Comment 7 Moritz Kreutzer 2018-03-27 12:36:21 UTC

(In reply to Richard Biener from comment #6)
> I didn't try to see why but I guess "bad luck" ;)  It probably makes
> the first access a pointer one as well.

Okay, in that case I'd rather call it "good luck" :)

> OK, so looking closer we have after early optimization:
> 
>   <bb 6> [99.00%]:
>   _2 = &a[i_5];
>   _13 = MEM[(const Type_t &)_2].v[0];
>   _14 = _13 * 5.0e-1;
>   MEM[(double &)_2] = _14;
> 
> but then later forwprop is "lucky" to propagate _2 into just one of the
> dereferences.  Note that propagating into both wouldn't help because
> the accesses do not have a similar structure -- one accesses a[i].v[0]
> while the other accesses a[i] as if it were a 'double'.  That seems to be
> 
>   _2 = &a[i_7];
>   D.39137 = 5.0e-1;
>   D.39483 = operator*<double, 1, double> (&D.39137, _2); [return slot
> optimization]
> 
> vs.
> 
>   _3 = &a[i_7];
>   Vector<1,
> double>::operator=<Pete::Expression<Pete::BinaryNode<Pete::OpMultiply,
> Pete::Scalar<double>, Pete::Reference<Vector<1, double> > > > > (_3,
> &D.39483);
> 
> so somehow LHS vs. RHS evaluation goes a different path.  Not sure if that's
> avoidable (it's been some time since I worked with PETE).

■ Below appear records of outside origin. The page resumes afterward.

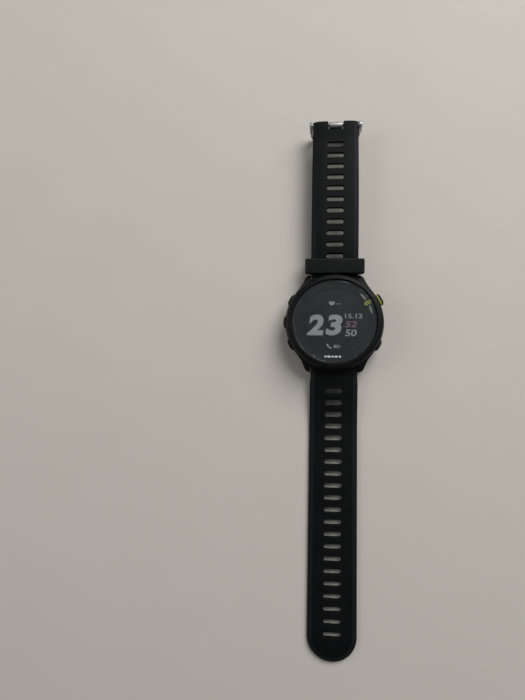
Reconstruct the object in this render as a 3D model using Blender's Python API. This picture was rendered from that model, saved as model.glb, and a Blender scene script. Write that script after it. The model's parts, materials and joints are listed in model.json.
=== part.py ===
"""A GPS running watch: a round polymer case with five push buttons, a glass lens over a
reflective display, a heart-rate sensor and a charging port in the back, and a two-part
silicone strap on quick-release spring bars.

Frame: metres, +Z out of the display, +Y towards twelve o'clock, +X towards three o'clock.
The origin is the middle of the sensor window, which is also the plane the watch rests on.
"""

import math

import bmesh
import bpy
from mathutils import Matrix

MM = 0.001
GAP = 0.1 * MM

# Case
CASE_RADIUS = 21.0 * MM
CASE_BOTTOM = 1.0 * MM
CASE_TOP = 9.0 * MM
CAVITY_RADIUS = 16.2 * MM
CAVITY_HALF = 14.4 * MM
RECESS_RADIUS = 17.6 * MM
RECESS_HALF = 15.3 * MM
LEDGE_Z = 2.4 * MM

# Bezel and lens
LENS_RADIUS = 17.65 * MM
LENS_Z = (10.35 * MM, 11.35 * MM)
BEZEL_TOP = 11.6 * MM
BEZEL_LEDGE_RADIUS = 15.4 * MM

# Back cover, sensor window and charging port
COVER_Z = (0.7 * MM, 2.0 * MM)
PLATEAU_RADIUS = 13.4 * MM
PLATEAU_Z = 0.4 * MM
WINDOW_RADIUS = 6.9 * MM
SCREW_X, SCREW_Y = 11.6 * MM, 10.6 * MM
PORT_Y = -10.6 * MM
PORT_SIZE = (8.0 * MM, 3.4 * MM)
PORT_FACE_Z = 1.1 * MM
CONTACT_PITCH = 1.9 * MM

BOARD_RADIUS = 13.7 * MM
BOARD_Z = (6.6 * MM, 7.2 * MM)

# Buttons: name, angle from three o'clock in degrees
BUTTONS = (
    ("start_button", 27.6),
    ("back_button", -27.6),
    ("light_button", 152.4),
    ("up_button", 180.0),
    ("down_button", 207.6),
)
BUTTON_Z = 6.2 * MM
BUTTON_LENGTH = 5.2 * MM
BUTTON_HEIGHT = 3.0 * MM
CAP_INNER = 20.3 * MM
CAP_OUTER = 21.9 * MM
START_HEAD, START_OUTER = 21.75 * MM, 22.4 * MM
ACCENT_LEVELS = (21.0 * MM, 21.65 * MM)
STEM_INNER = 15.2 * MM
STEM_RADIUS = 0.8 * MM

# Lugs and spring bars
LUG_GAP_HALF = 10.1 * MM
BAR_Y = 18.5 * MM
BAR_Z = 4.3 * MM
LUG_TIP_RADIUS = 2.5 * MM
NOTCH_Y = 16.2 * MM
NOTCH_TOP = 7.6 * MM
LUG_HOLE_DEPTH = 1.4 * MM
TUBE_RADIUS = 0.75 * MM
PIN_RADIUS = 0.4 * MM

# Strap: lengths are distances from the spring bar's axis
STRAP_HALF = 9.9 * MM
EYE_RADIUS = 2.1 * MM
SLOT_FIRST_Y = 29.1 * MM
SLOT_PITCH = 5.0 * MM
SLOT_LENGTH = 7.2 * MM
SLOT_WIDTH = 2.0 * MM
UPPER_SLOTS, LOWER_SLOTS = 11, 21
UPPER_JOINTS = (46.5 * MM, 66.5 * MM)
LOWER_JOINTS = (46.5 * MM, 76.5 * MM, 106.5 * MM)
JOINT_GAP = 0.3 * MM
LOWER_END_Y = 139.8 * MM
BUCKLE_Y = 88.2 * MM
KNUCKLE_RADIUS = 1.7 * MM
UPPER_RISE, UPPER_SETTLE = 4.6 * MM, 12.0 * MM
LOWER_DROP = 27.0 * MM

# Buckle and keeper
FRAME_HALF = 11.5 * MM
FRAME_INNER = 10.15 * MM
LEG_HALF = 11.1 * MM
FRAME_END = 8.95 * MM
FRAME_BAR = 2.1 * MM
FRAME_THICK = 2.2 * MM
FRAME_ROUND = 0.4 * MM
PIVOT_BAR_RADIUS = 0.7 * MM
TANG_HALF = 2.6 * MM
NOTCH_HALF = 3.0 * MM
KEEPER_Y = 25.0 * MM
KEEPER_TILT = math.radians(11)
KEEPER_OUTSIDE = (25.6 * MM, 8.6 * MM)
KEEPER_INSIDE = (21.0 * MM, 5.6 * MM)
KEEPER_HALF_WIDTH = 3.2 * MM
TANG_HANG = math.radians(13)

MATERIALS = {
    "case_polymer": ((0.016, 0.017, 0.018), 0.55, 0.0),
    "bezel_polymer": ((0.018, 0.019, 0.020), 0.5, 0.0),
    "strap_silicone": ((0.012, 0.013, 0.014), 0.65, 0.0),
    "lens_glass": ((0.022, 0.026, 0.028), 0.12, 0.0),
    "window_glass": ((0.01, 0.01, 0.012), 0.1, 0.0),
    "accent": ((0.52, 0.56, 0.06), 0.5, 0.0),
    "steel": ((0.6, 0.6, 0.59), 0.28, 1.0),
    "gold": ((0.8, 0.6, 0.25), 0.3, 1.0),
    "seal_rubber": ((0.03, 0.03, 0.03), 0.8, 0.0),
    "circuit": ((0.02, 0.12, 0.06), 0.5, 0.0),
    "cell_wrap": ((0.35, 0.35, 0.37), 0.45, 0.0),
}


# ---------------------------------------------------------------- making shapes


def clear_scene():
    for obj in list(bpy.data.objects):
        bpy.data.objects.remove(obj)


def material(name):
    made = bpy.data.materials.get(name)
    if made:
        return made
    colour, roughness, metallic = MATERIALS[name]
    made = bpy.data.materials.new(name)
    made.use_nodes = True
    shader = made.node_tree.nodes["Principled BSDF"]
    shader.inputs["Base Color"].default_value = (*colour, 1.0)
    shader.inputs["Roughness"].default_value = roughness
    shader.inputs["Metallic"].default_value = metallic
    return made


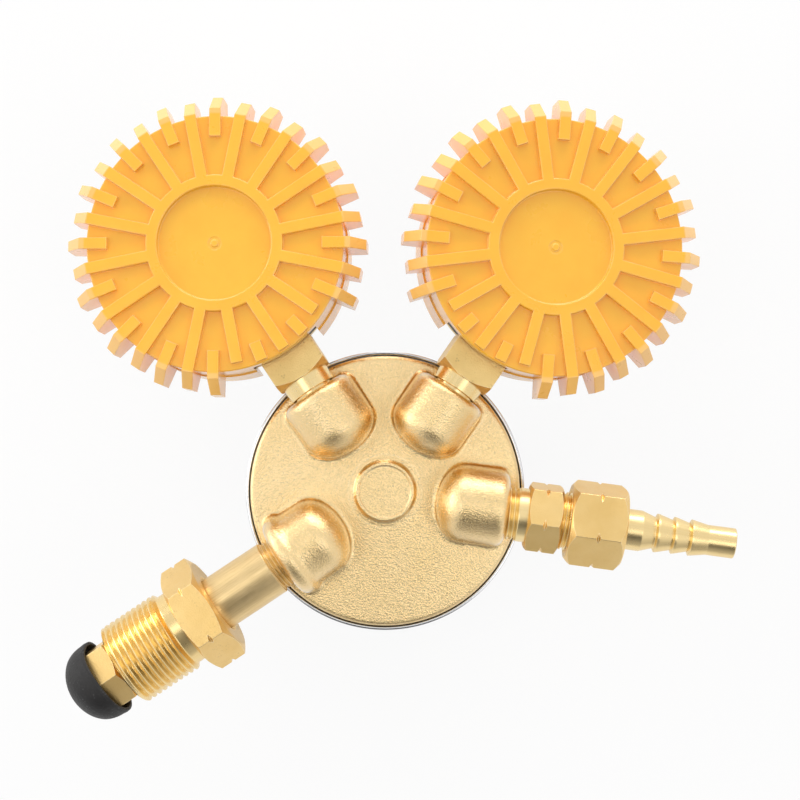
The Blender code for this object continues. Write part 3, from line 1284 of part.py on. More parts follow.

I'll try to have a look into PETE to see whether we this can be avoided. Otherwise, I'll just keep the dummy loop: It helps GCC to vectorize the code and otherwise, it should just be ignored by any compiler. So I guess it should at least do no harm.

> Yeah, that one looks like the same issue.  Whether it's easy or not easy
> to fix remains to be seen - it's mostly a matter of priority...

Okay, I'll stay in the loop. Thanks for your prompt reply and for your help!